People Coming, People Going
(Two Disciplines for Good Leaders)
By Ray W. McCollum
“Jesus answered them, Have not I chosen you twelve,
and one of you is a devil?”
John 6:70 KJV
Whether you’re leading a company, a sales team or a local church, you have to realize there are always people coming and people going. Very few things are permanent. So how do we build teams that make it for the long haul?
The pressures of leadership sometime leave us feeling lonely and in urgent need of more help. A common mistake we make in those situations is to hire (or promote) the wrong people. And the second blunder usually follows; keeping the wrong people once we know we’ve made a mistake.
In his book “Good To Great”, author Jim Collins gives us two corollaries we need to remember.
Rule #1
“When in doubt, don’t hire…Keep looking.”
Making sales quotas was a harsh reality in my years in sales management leadership. I often found myself in desperate need of additional sales help, and in the pressure situations, hired the wrong people. I can’t tell you how many hundreds of hours I wasted training, coaching and encouraging people I hired in haste, knowing deep down in my gut they probably wouldn’t make it.

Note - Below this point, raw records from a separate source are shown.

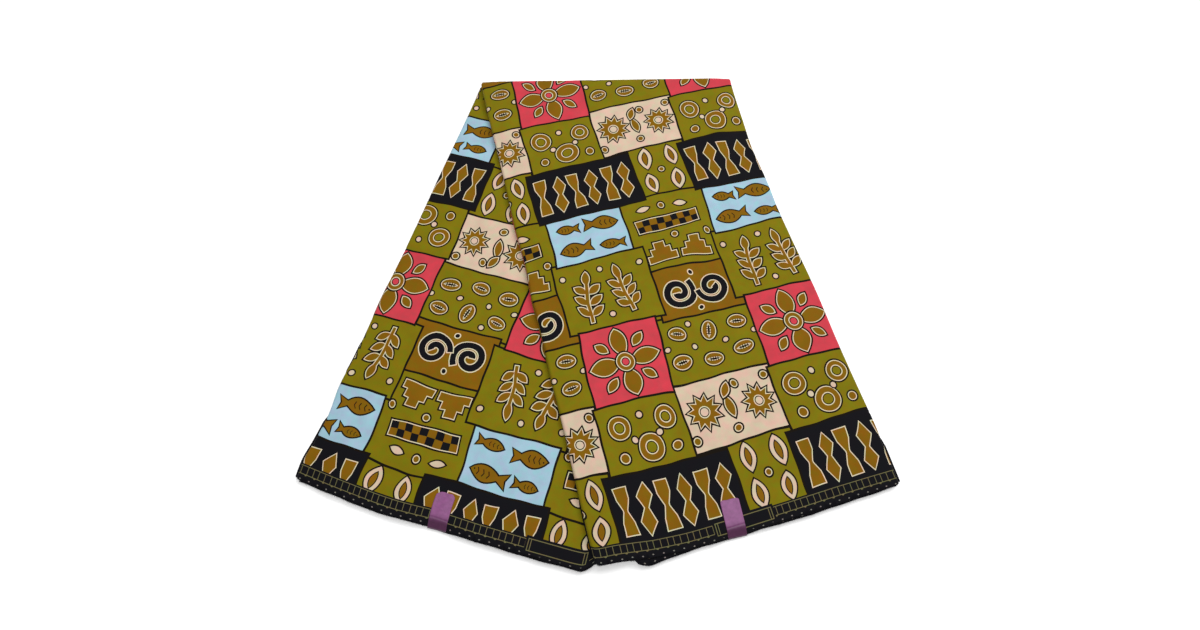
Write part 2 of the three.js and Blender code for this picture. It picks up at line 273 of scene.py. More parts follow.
labelCloth = {
    "width": 18.5,
    "length": 33,
    "thickness": 0.25,
    "pastHem": 1.2,  # folded over it
    "lift": 0.3,
    "roundness": 0.7,  # of its corners
    "crease": {"up": 8.6, "lean": 0.06, "depth": 0.35, "width": 0.8},  # pressed across it
    "ripple": 0.12,
    "fallOff": 1.6,  # how steeply it goes down past the hem
    "droop": 2.9,  # of the hem under it
    "droopUp": (-1.5, 8.5),  # where the droop eases out, up from the hem
    "droopOut": (9, 24),  # and to the sides
}


def labelAxes(lobe, across, fromHem):  # place in the label's own width and length
    c, s = heading(lobe["label"]["lean"])
    over = across - lobe["label"]["across"] * panelWidth
    return over * c - fromHem * s, over * s + fromHem * c


# Soft shape of a lobe's top: slopes to its folds, creases, and the hem drooping under its label
def relief(lobe, across, fromHem):
    up = fromHem / lobe["innerLength"]
    height = np.zeros(len(up))
    for fall, inwards in (("innerFall", across), ("outerFall", panelWidth - across)):
        height -= between(lobe[fall], up) * (1 - smooth(inwards, cloth["fallFrom"], lobe["fallWidth"]))
    for crease in lobe["creases"]:
        height += creaseHeight(crease, across, fromHem)
    over, away = labelAxes(lobe, across, fromHem)
    under = 1 - smooth(away, *labelCloth["droopUp"])
    return height - labelCloth["droop"] * under * (1 - smooth(np.abs(over), *labelCloth["droopOut"]))


# Book folds: a flat cloth coordinate to its place across, and how far it has gone down. Past the roll it goes
# straight on.
def rolledOver(across):
    radius, most = cloth["foldRoll"], math.radians(cloth["rollTurn"])
    past = [np.maximum(radius - across, 0), np.maximum(across - panelWidth + radius, 0)]
    turns = [np.minimum(p / radius, most) for p in past]
    straight = [np.maximum(p - radius * most, 0) for p in past]
    outs = [radius * np.sin(t) + s * math.cos(most) for t, s in zip(turns, straight)]
    down = sum(radius * (1 - np.cos(t)) + s * math.sin(most) for t, s in zip(turns, straight))
    return np.clip(across, radius, panelWidth - radius) - outs[0] + outs[1], down


# A cloth coordinate on a lobe's top, or that far below it, as a point: rolled down at the book folds and
# round the top fold
def surfacePoints(lobe, across, fromHem, below=0.0, second=False):
    place, drop = rolledOver(across)
    plan = planOf(lobe, place, fromHem, second)
    height = topOf(lobe, plan) + relief(lobe, place, fromHem) - drop - below
    radius = lobe["wrap"]["radius"]  # also how high the fold's axis is
    past = np.maximum(pastBack(plan) + lobe["wrap"]["short"] + radius, 0)
    turn = past / radius
    reach = height - radius
    plan = plan + np.outer(reach * np.sin(turn) - past, backTurn) * (past > 0)[:, None]
    askew = (lobe["innerUp"] @ backRun) / (lobe["innerUp"] @ backTurn)
    plan = plan - np.outer(past * askew * topFold["squared"], backRun)  # pulled square as it goes round
    height = np.where(past > 0, radius + reach * np.cos(turn), height)
    return np.column_stack([plan, height])


print("plan of the folds done")


def linear(hexColour):  # sRGB hex to linear
    parts = [int(hexColour[i:i + 2], 16) / 255 for i in (0, 2, 4)]
    return tuple(c / 12.92 if c <= 0.04045 else ((c + 0.055) / 1.055) ** 2.4 for c in parts) + (1.0,)


dyes = {
    "olive": "827705",
    "gold": "876003",
    "black": "0E0D13",
    "blue": "A6CCDC",
    "coral": "D54450",
    "cream": "DEC6AB",
    "line": "150D04",
    "pale": "E6DAB8",
    "rail": "757048",
    "dot": "85837A",
}
dyeNames = list(dyes)

# Outlines of the print's shapes, each a closed loop of points


def polar(radius, turns):
    return np.column_stack([radius * np.cos(turns), radius * np.sin(turns)])


def circle(x, y, radius):
    turns = np.linspace(0, 2 * math.pi, max(10, int(radius * 1.6) + 10), endpoint=False)
    return polar(radius, turns) + (x, y)


def placed(loop, x, y, turn=0.0, size=1.0):
    c, s = math.cos(math.radians(turn)) * size, math.sin(math.radians(turn)) * size
    return np.asarray(loop, float) @ np.array([[c, s], [-s, c]]) + (x, y)


def rectangle(x, y, width, height):
    return np.array([(x, y), (x + width, y), (x + width, y + height), (x, y + height)], float)


def leafLoop(length, width):
    along = np.linspace(0, 1, 11)
    side = np.column_stack([along * length, width / 2 * np.sin(math.pi * along) ** 0.8])
    return np.concatenate([side * (1, -1), side[-2:0:-1]])


def starLoop(outer, inner, rays):
    turns = np.arange(2 * rays) * math.pi / rays
    return polar(np.where(np.arange(2 * rays) % 2 == 0, outer, inner), turns)


def strokeLoop(path, width):  # a band of that width along a path, with square ends
    path = np.asarray(path, float)
    run = np.gradient(path, axis=0)
    run /= np.linalg.norm(run, axis=1)[:, None]
    side = np.column_stack([-run[:, 1], run[:, 0]]) * (np.asarray(width) / 2).reshape(-1, 1)
    return np.concatenate([path - side, (path + side)[::-1]])


def spiralLoop(start, end, turns, width):
    turn = np.linspace(0, turns * 2 * math.pi, int(26 * turns))
    return strokeLoop(polar(np.linspace(start, end, len(turn)), turn), width)


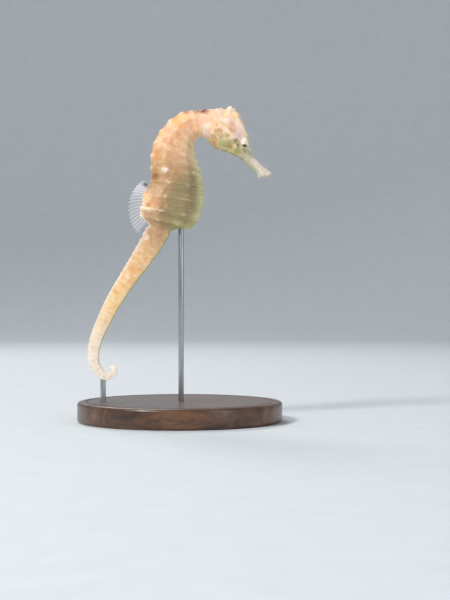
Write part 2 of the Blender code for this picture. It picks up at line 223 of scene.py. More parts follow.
def ridge_reach(skin, ridge):
    """How far along the body each ridge runs, 0 to 1."""
    start = rise(skin.ring, 0.2, 1.2)
    if ridge == SIDE_RIDGE:
        return start * fall(skin.ring, 10.6, 12.2)
    return start * fall(skin.ring, 40, 46)


def knob_mask(skin):
    """Up to 1 on the tips of the low knobs, where the ridges cross each crest."""
    random = np.random.default_rng(11)
    tall = random.uniform(0.45, 1.0, (3, len(CRESTS)))
    astray = random.uniform(-0.25, 0.25, (3, len(CRESTS)))
    tall[RIDGES.index(SIDE_RIDGE), WHITE_CREST] = 0.95
    along, crest, spacing = from_crest(skin)
    mask = np.zeros(len(skin.ring))
    for row, ridge in enumerate(RIDGES):
        size = tall[row, crest]
        around = (skin.girth - ridge - astray[row, crest]) * skin.girth_step
        reach = np.clip(0.17 * spacing, 0.22, 0.85) * (0.7 + 0.4 * size)
        mask = np.maximum(mask, bump(np.hypot(along, around), reach) * size * ridge_reach(skin, ridge))
    return mask * (skin.ring > COLLAR)


def groove_mask(skin):
    """1 in the shallow hollows between crests."""
    along, _, spacing = from_crest(skin)
    return (1 - bump(along, 0.36 * spacing)) * rise(skin.ring, -0.3, 0.6) * fall(skin.ring, 43, 46.5)


def gill_oval(skin):
    """Distance from the middle of the gill cover, 1 on its edge, and the way along and across it in mm."""
    dx, dz = skin.place[:, 0] - GILL.x, skin.place[:, 2] - GILL.z
    along = dx * cos(GILL_TILT) - dz * sin(GILL_TILT)
    across = dx * sin(GILL_TILT) + dz * cos(GILL_TILT)
    return np.hypot(along / GILL_HALF_LENGTH, across / GILL_HALF_HEIGHT), along, across


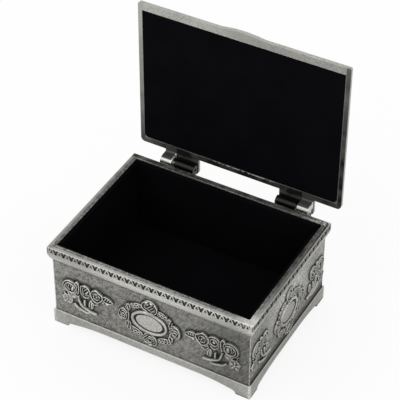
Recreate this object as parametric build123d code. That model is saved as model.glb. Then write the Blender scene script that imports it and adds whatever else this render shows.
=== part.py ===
from build123d import *
import os

# A lined keepsake box in cast metal: X runs left to right, Y front to back, Z up.
# The origin lies on the table under the middle of the rim. Sizes are in millimetres.
# The lid is drawn shut and then turned back on its hinge to stand open.

# ---- Box casting ----
box_length = 89.0            # over the rim, left to right
box_width = 65.6             # over the rim, front to back
box_height = 39.9            # table to the crest of the rim
rim_width = 2.8              # rim face to lining, seen from above
rim_height = 7.1             # crest of the rim to the top of the wall below it
rim_fillet_height = 0.2      # plain strip between the belly's fullest line and the band
rim_crest_inset = 1.3        # rim face to the crest
rim_crest_step = 0.12        # the flat inside the crest lies this much lower
crest_swell = 0.1            # how far the crest's curve stands out of a straight line
belly_sag_inset = 1.0        # a point on the belly's curve, from the wall's face
belly_sag_height = 1.95      # the same point, above the top of the wall
wall_inset = 1.5             # rim face to wall face
band_height = 2.5            # recessed band round the rim that carries the zigzag
band_top_drop = 0.3          # crest of the rim to the band
band_lean = 0.05             # the band leans in by this much over its height
band_depth = 0.35
plinth_outset = 0.65         # plinth face stands this far out of the wall
plinth_height = 6.8
plinth_rounding = 0.4
foot_rounding = 0.35
foot_length = 6.1            # flat of each bracket foot along a side
foot_step_height = 1.85      # short curve up the inner end of a foot
foot_step_length = 1.5
foot_step_shoulder = 1.2     # height of the middle of that curve
foot_step_bulge = 0.4        # how far its middle lies from the foot
apron_height = 3.4           # table to the underside of the plinth at mid side
apron_rise_length = 15.0     # length over which the apron climbs from the step
apron_bulge = 0.35           # how far that climb stands above a straight line
floor_underside = 4.3
floor_thickness = 1.3
cavity_corner = 0.4

# ---- Oval medallions on the four walls and the lid ----
medallion_length = 16.1      # over the ring
medallion_height = 11.2
medallion_ring_width = 1.3
medallion_ring_proud = 0.8
medallion_ring_rounding = 0.54
medallion_plate_proud = 0.35
medallion_centre_height = 19.4
side_medallion_length = 14.4

# ---- Rose relief: the main forms, from the middle of a wall and its foot on the table ----
relief_proud = 0.45          # main forms out of the wall
# heads, leaves and buds of the left spray: across, up, half length, half height, turn
spray_heads = [(-35.2, 22.4, 3.4, 3.4, 0), (-31.9, 23.3, 1.1, 2.9, 0), (-28.3, 23.0, 2.4, 3.0, 0)]
spray_foot = [(-36.8, 15.4, 2.2, 2.2, 0), (-34.2, 17.9, 1.7, 1.2, 30), (-26.1, 16.6, 1.05, 2.0, 0)]
spray_tip = [(-23.2, 22.7, 2.7, 2.9, 0), (-18.6, 22.8, 2.0, 1.3, -5), (-24.4, 19.2, 1.2, 1.3, 0)]
# stems: width, start, middle and end of an arc
spray_stems = [
    (1.0, (-31.8, 19.6), (-30.3, 15.7), (-23.5, 13.0)),
    (1.0, (-33.5, 14.5), (-31.0, 12.8), (-26.7, 12.6)),
    (0.9, (-28.8, 18.2), (-28.7, 16.9), (-28.7, 15.6)),
]
spray_wall_half = 43.0       # half length of the wall that those places are for
side_spray_scale = 0.95      # the sprays on the ends are drawn in by this much
side_spray_outset = 2.85     # and stand this much nearer the end of their wall
# heads round the oval, and the leaves of one quarter
wreath_heads = [
    (0.35, 28.1, 3.1, 3.1, 0),
    (0.2, 10.9, 3.0, 3.0, 0),
    (-11.1, 19.3, 2.3, 2.7, 0),
    (11.3, 19.5, 2.3, 2.7, 0),
]
wreath_leaves = [(5.9, 6.6, 2.9, 1.1, -22), (9.2, 3.9, 0.8, 1.9, 12)]
lid_spray_inset = 5.1        # the lid's four sprays stand this much further from its ends
lid_spray_margin = 19.25     # lid's front or back edge to the level of an oval beside its spray

# ---- Linings ----
board_thickness = 0.8        # stiff card
velvet_thickness = 0.6
lining_drop = 0.6            # crest of the rim to the top of the velvet
lining_clearance = 0.1       # card or velvet to metal, each side
lining_butt_gap = 0.05       # velvet to velvet where two panels meet
felt_thickness = 0.8
felt_clearance = 0.4

# ---- Lid casting ----
lid_side_overhang = 0.6
lid_front_overhang = 1.3
lid_back_overhang = 0.6
lid_gap = 0.2                # crest of the rim to the shut lid
lid_edge_thickness = 1.9
lid_edge_rounding = 0.35
lid_front_corner = 0.8
lid_back_corner = 1.8
lid_shoulder_inset = 0.9     # lid edge to the foot of the cove
lid_cove_width = 2.3
cove_inset = 0.65            # a point on the cove's curve, from the raised frame
cove_rise = 0.7              # the same point, above the foot of the cove
lid_height = 4.2             # underside to the raised frame
lid_frame_rounding = 0.3
lid_frame_width = 3.3        # raised frame round the sunk field
lid_field_depth = 0.6
lid_band_margin = 0.45       # frame edge to the zigzag band in it
lid_wall = 1.2               # metal over the hollow
lid_ledge = 2.2              # ledge that the lining board rests on
lip_width = 18.0             # thumb lip at the middle of the front edge
lip_proud = 0.85
lining_border_side = 1.85    # bare metal round the lid lining
lining_border_front = 3.1
lining_border_back = 2.7
lining_corner = 1.8
lid_lining_recess = 0.05     # velvet lies this far below the border

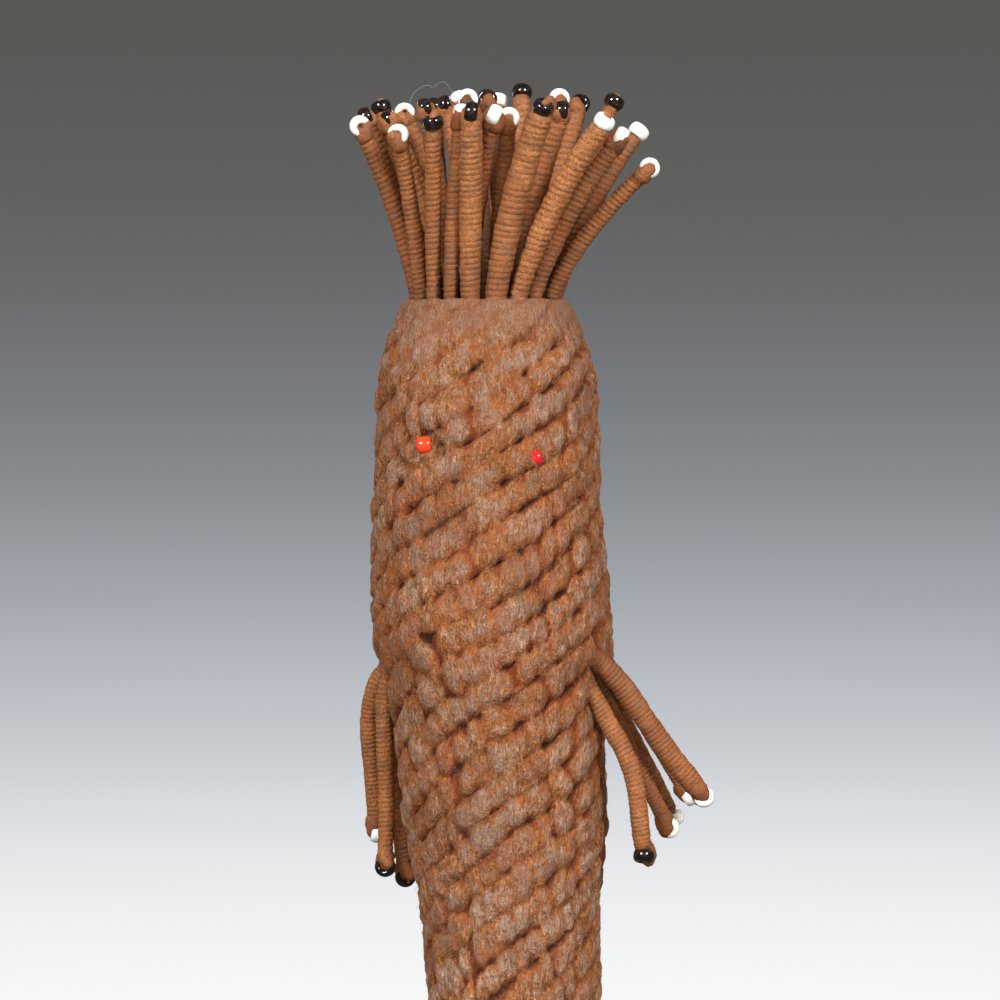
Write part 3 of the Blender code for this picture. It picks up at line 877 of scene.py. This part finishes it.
def makeCord(names, patterns, route, radii, tone, beadColour, lies, fused, draw, seed):
    (name, beadName), (winding, seedBead) = names, patterns
    cord = copyOf(winding, name)
    lay(cord, route, radii, tone, seed)
    tidyMesh(cord, 2e-6)
    tip = Vector(route[-1])
    up = (tip - Vector(route[-4])).normalized()
    hole = holeDirection(lies, up)
    reach = bead["half"] if lies == "flat" else bead["radius"]
    centre = tip + up * (reach - bead["overlap"] if fused else reach + cords["gap"])
    lean = Vector((draw.uniform(-1, 1), draw.uniform(-1, 1), draw.uniform(-1, 1))) * bead["tilt"]
    hole = (hole + lean).normalized()
    ring = placeBead(seedBead, beadName, centre, hole)
    glass = beadColour + "_glass"
    finishPiece(ring, finishes[glass], glass, *([] if fused else [beadName]))
    strands = strandTubes(name + "_strands", cheeks(tip, up, centre, hole, lies, radii[-1], draw), 3)
    knob = makeKnob(name + "_knob", tip, up, radii[-1], seed)
    for extra in (strands, knob):
        roughen(extra, bead["rough"], bead["roughSize"], seed)
        store(extra, tone=tone, share=1.0, hollow=0.5)
    join(cord, strands, knob)
    finishPiece(cord, finishes["cord"], "wrapped_cord", name)
    return cord


def hairRoute(ring, degrees, right, back, up):
    outer = body["crown"] - cords["plump"] - cords["edgeMargin"]
    shares = {"outer": 1, "inner": cords["innerShare"], "middle": cords["middleShare"]}
    root = around(degrees, outer * shares[ring], body["height"])
    rise = root + Vector((0, 0, cords["hairRoot"]))
    lean = Vector((right, back, up)) * millimetre
    bend = rise + Vector((0.3 * lean.x, 0.3 * lean.y, 0.5 * lean.z))
    tip = root + lean
    route = [root - Vector((cords["sunkLean"] * lean.x, cords["sunkLean"] * lean.y, cords["sunk"]))]
    for step in range(cords["hairSteps"] + 1):
        t = step / cords["hairSteps"]
        route.append(rise.lerp(bend, t).lerp(bend.lerp(tip, t), t))
    return route


def makeHair(patterns):
    draw = np.random.default_rng(cords["hairSeed"])
    made = []
    for i, (ring, degrees, right, back, up, girth, beadColour, lies) in enumerate(hair):
        names = (f"hair_cord_{i + 1:02d}", f"hair_bead_{i + 1:02d}")
        radii = [cords[girth] * part for part in cords["hairGirths"]]
        route = hairRoute(ring, degrees, right, back, up)
        made.append(makeCord(names, patterns, route, radii, draw.uniform(-1, 1), beadColour, lies,
                             i >= separateBeads, draw, i + 1))
    print("hair:", len(hair), "cords")
    return made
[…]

You would think I’d learned my lesson by the time I went into the ministry at age 43. Wrong. The biggest mistakes I made in my early years as a Pastor involved hiring and promoting the wrong people. Oh, the price I’ve paid to be able to write this Leader Letter!
When in doubt, don’t hire. When in doubt, don’t promote. It takes a lot of discipline to wait, to keep looking, until the right person comes along. And they will. Until then, we’re better off doing nothing.
Rule #2
When you know you need to make a people change, act!
The right people will come. The wrong people need to go. This doesn’t mean, as Pastors, that we necessarily cease fellowship. (That’s usually up to the party that’s “going”). But we simply have to deal with situations in which we know that we’ve got the wrong person in the wrong job.
Jim Collins points out that when we fail to “act” on the people change we need to make, two negative things happen:
(1) The situation usually gets worse and becomes harder to address.
(2) The “right” people wonder what’s taking you so long to let go of the “wrong” people.
The “coming” and “going” of people is a fact of life. A good rule is to be “slow” in hiring or promoting the people who are “coming” and be “fast” to act decisively once you know you’ve got people on staff who need to be “going”.
Jesus chose His twelve apostles very carefully, and never failed to hold the standard high for those who wanted to stick around. When it comes to fellowship, it’s “whosoever will”; when it comes to staff situations, it has to be our call!